Security applies at every phase of the software development life cycle (SDLC). If you don’t have a security review procedure set up in your organization,  it is time for you to define it now.  By designing  a secure log function or log management feature by collaborating with your security team would save your organization much more time and effort. For example, the security team might ask you to avoid using GET instead of POST if your logging function is going to log all the requests in the log. They could also ask you to mask certain sensitive data as soon as the data is processed before it gets logged in to the log files.

Implement a standard and centralized logging function

When the organization is getting larger and larger, your platform and service is getting more sophisticated.

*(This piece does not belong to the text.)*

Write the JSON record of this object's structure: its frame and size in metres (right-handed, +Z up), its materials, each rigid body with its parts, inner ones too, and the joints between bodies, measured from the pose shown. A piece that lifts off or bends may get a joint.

Without a standard or centralized logging function, each team is forced to choose its own way to implement logging functions in the service they are in charge of. This could add many security uncertainties in the log functions as you could not foreseen how the logging function is implemented 

Consistent monitoring and scan your log data

Sometimes, unexpected data could still be logged into the log file even though you have set up strict logging functions to mask or filter all the sensitive data.  For example, your clients might not follow your API usage guidance and send sensitive data when calling your API endpoints. Your log function might log these sensitive data into the log files as the usage of the API is not intended as it was designed.  Under this case, you need to have a monitoring tool to scan your log data to check whether there is unexpected sensitive data logging into the log files.

Understand that data you are logging

If you could not measure it, you could not manage it”. It also applies to security. If you don’t know which kind of data you are logging, you could not really secure it. For example, if you are going to dump an entire object into your log file by calling some serialization functions without validation the object data, you are likely to log some malicious data and could lead to an exploitation.